Geography
- Location: Pine and Chisago counties, Minnesota, United States
- Coordinates: 45°50′28″N 92°47′31″W﻿ / ﻿45.84111°N 92.79195°W
- Area: 29,039 acres (11,752 ha)

Administration
- Established: 1953
- Authority: Minnesota Department of Natural Resources
- Website: www.dnr.state.mn.us/state_forests/sft00012/index.html

Ecology
- WWF Classification: Western Great Lakes forests
- EPA Classification: Northern Lakes and Forests
- Dominant tree species: Betula papyrifera, Populus tremuloides, Populus grandidentata

= Chengwatana State Forest =

State forest in Minnesota, US

The Chengwatana State Forest is a state forest located in Pine and Chisago counties in Minnesota. Its name is derived from the Zhingwaadena, meaning white-pine town, after the nearby ghost town and township. Eastern White Pine was historically the dominant tree species in the surrounding forest prior to intensive logging at the end of the nineteenth century.

The forest is part of a long corridor of protected areas along the St. Croix River, bordering the Wild River State Park to the south and the Saint Croix State Park to the north. In addition to the St. Croix, the Kettle River and Snake River both run through the park, all historically important as timber floating rivers to sawmills and timber markets downstream. The forest is primarily composed of upland boreal forest surrounded by brushlands and marshes.
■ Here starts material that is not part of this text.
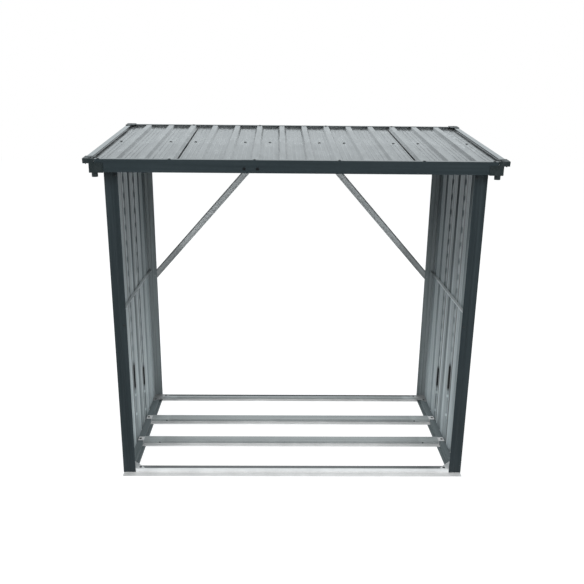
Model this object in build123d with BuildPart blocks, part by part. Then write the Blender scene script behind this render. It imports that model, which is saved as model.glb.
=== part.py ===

Outdoor recreation opportunities include boating, canoe camping, and fishing along the rivers,
as well as hunting and picnicking throughout the forest. Trails include cross-country skiing trails, 20 mi of equestrian trails, 5 mi of mountain biking trails, 16 mi of both Class I All-terrain vehicle (ATV) and Class II ATV trails, 16 mi of off-highway motorcycling trails, as well as 20 mi snowmobiling trails.